「京都の出版社に聞く」開催報告(第10回)
京都府立京都学・歴彩館では、京都の出版社の方に、自社のことや刊行している出版物のこと、ご自身の日々の仕事内容等についてご講演いただく、「京都の出版社に聞く」を開催しています。第10回目として、法律文化社の方をお招きして開催しましたので、下記のとおり報告します。
※令和2年3月に開催予定でしたが、新型コロナウィルスの影響で、延期して実施されたものです。
- 日時
令和2年11月8日(日曜)14時00分~15時30分
- 場所
京都府立京都学・歴彩館1階 小ホール
- 参加者数
20名
- 内容
講演 株式会社法律文化社 代表取締役兼社長 田靡純子氏
法律文化社は、法律を中心とした人文社会科学分野の学術書、大学生向けの教科書を出版しています。
昭和21(1946)年に吉川大二郎氏が創刊した雑誌『法律文化』を前身とし、昭和23(1948)年に株式会社法律文化社となりました。

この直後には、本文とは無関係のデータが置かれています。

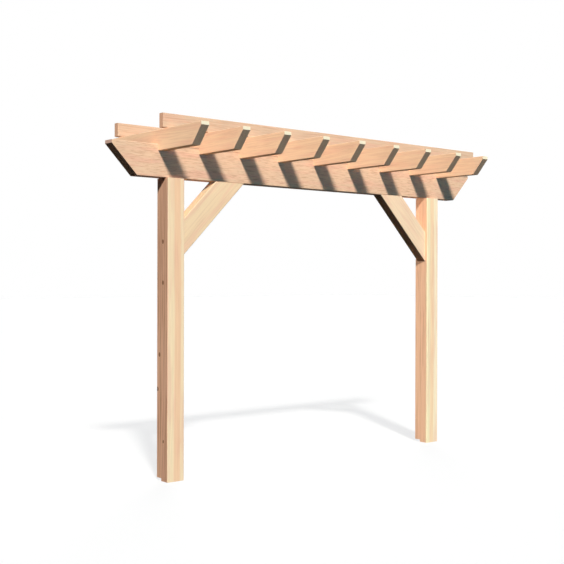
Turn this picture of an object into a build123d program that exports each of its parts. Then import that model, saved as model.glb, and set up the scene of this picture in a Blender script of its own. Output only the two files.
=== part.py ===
from build123d import *
import os

# Garden pergola of planed softwood: two posts, a beam along the top, two knee braces,
# nine cross rafters notched over the beam and two long battens on top of the rafters.
# Millimetres. X runs along the beam, Y from front to back, Z up. The origin is at the
# middle of the left post, on the face that its foot stands on.

# Posts
post_width = 140.0
post_depth = 140.0
clear_height = 2150.0
post_spacing = 2708.0
foot_step_height = 20.0
foot_step_depth = 60.0

# Beam, centred on the post tops, its ends cut back underneath below a square nose
beam_thickness = 90.0
beam_height = 232.0
beam_overhang = 437.0
beam_nose = 23.0
beam_cut_run = 202.0

# Knee braces, from the inner faces of the posts to the underside of the beam
brace_thickness = 90.0
brace_width = 183.0
brace_drop = 555.0
brace_reach = 555.0

# Rafters across the beam, evenly spaced but for a narrower bay at each end
rafter_count = 9
rafter_thickness = 64.0
rafter_height = 148.0
rafter_bay = 370.0
rafter_end_bay = 348.0
rafter_front_reach = 566.0
rafter_back_reach = 566.0
rafter_nose = 24.0
rafter_cut_run = 106.0
notch_depth = 47.0
notch_clearance = 0.5

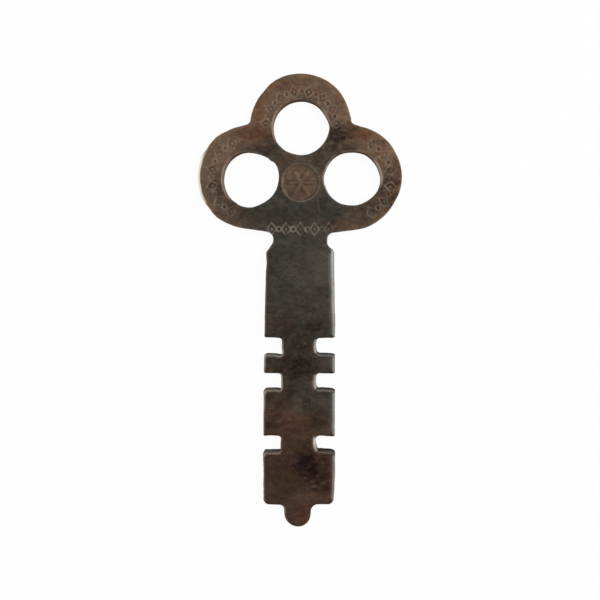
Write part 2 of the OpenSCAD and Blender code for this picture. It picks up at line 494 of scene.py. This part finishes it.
def turned_patch(centre, turn, half):
    """A fine lattice over a box about the centre, turned by an angle."""
    axes = np.array([polar(1, turn), polar(1, turn + 90)])
    return centre + lattice(-half, half, mark_step) @ axes


def fine_points(marks):
    """Fine lattices over the marks, the roundel and the scratches."""
    reach = mark_line * 1.6
    parts = []
    for centre, turn, is_lozenge in marks:
        half = np.array([mark_w, mark_h] if is_lozenge else [dimple_d] * 2) / 2 + reach
        parts.append(turned_patch(centre, turn, half))
    half = roundel_r + reach
    disc = lattice([-half] * 2, [half] * 2, mark_step)
    parts.append(roundel + disc[np.hypot(*disc.T) < half])
    for start, end, _ in scratches:
        start, end = np.array(start), np.array(end)
        half = np.array([np.linalg.norm(end - start) / 2, 0]) + 0.15
        parts.append(turned_patch((start + end) / 2, angle_of(end - start), half))
    return np.concatenate(parts)


def face_points(loops, edges, rows, step, extra=None):
    """The loops' own points first, then rows along the edges, fine patches and a lattice."""
    scatter = Scatter(max(step, edge_step))
    scatter.add(np.concatenate(loops), 0)

    # Where the rows of two edges cross, only points at about their full depth stay
    for depth in rows:
        row = np.concatenate([loop - outward(loop) * depth for loop in loops])
        found = edges.measure(row)[0]
        scatter.add(row[found > depth * 0.93], min(0.045, depth * 0.9))
    margin = rows[-1] if rows else 0
    if extra is not None:
        found = edges.measure(extra)[0]
        scatter.add(extra[found > margin], mark_step * 0.8)
    low = np.min(loops[0], 0) - step
    high = np.max(loops[0], 0) + step
    fill = lattice(low, high, step)
    found = edges.measure(fill)[0]
    scatter.add(fill[found > margin + step * 0.4], step * 0.62)
    return np.array(scatter.points)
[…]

「新たな学問動向を踏まえた書籍、その時どきの時代の問題を反映した争点を提起するような書籍、大学教育に対応した教科書等の刊行」「学術文化の向上と発展は社会の羅針盤として不可欠なものと位置づけ、出版を通して社会に寄与していく」という理念をもって出版してきました。創立記念出版企画(50周年、60周年)として出版された『民事保全講座』『講座 人権論の再定位』の出版意図や、大学設置基準の改正や大学進学率の高まりなど、大学をめぐる情勢を反映した教科書の変容、共謀罪や安全保障法制等の社会の動きに警鐘を打つ出版などについてお話されました。
ご自身の編集者人生について、学生時代のアルバイトから大学卒業後入社し、現在に至るまで、節目となった本のお話なども交えて紹介していただきました。
また、学問について、そのまま知識として出すのではなく、本質・芯にあるものを伝えることや、現実の政治・社会に追従するのでなく独立したものとして提起していくことが大切だと考えており、今後も、そういった精神は受け継いでいきたいと語られました。
- 当日の様子
質疑応答では、北山駅近くの本社に何度も本を買いに行っていた方からの期待を込めたご要望や、講義を聞いて社会の動きに対して改めて自分の考えを持つことの重要性を感じ、今後もそのような本を出して欲しいというお声がありました。
展示資料は、当館所蔵資料に加え、法律文化社様にも資料をご持参いただき、参加者は講演中に取り上げられた本などを中心に興味深く閲覧されました。
また、アンケートでは、「資料と話題の進め方が明瞭で分かりやすかったです。今後も貴社の出版理念に沿った良質な書籍を出版しつづけて下さい。」「久々の「京都の出版社に聞く」楽しかったです。大変面白い内容で、参考になりました。」などの声を頂きました。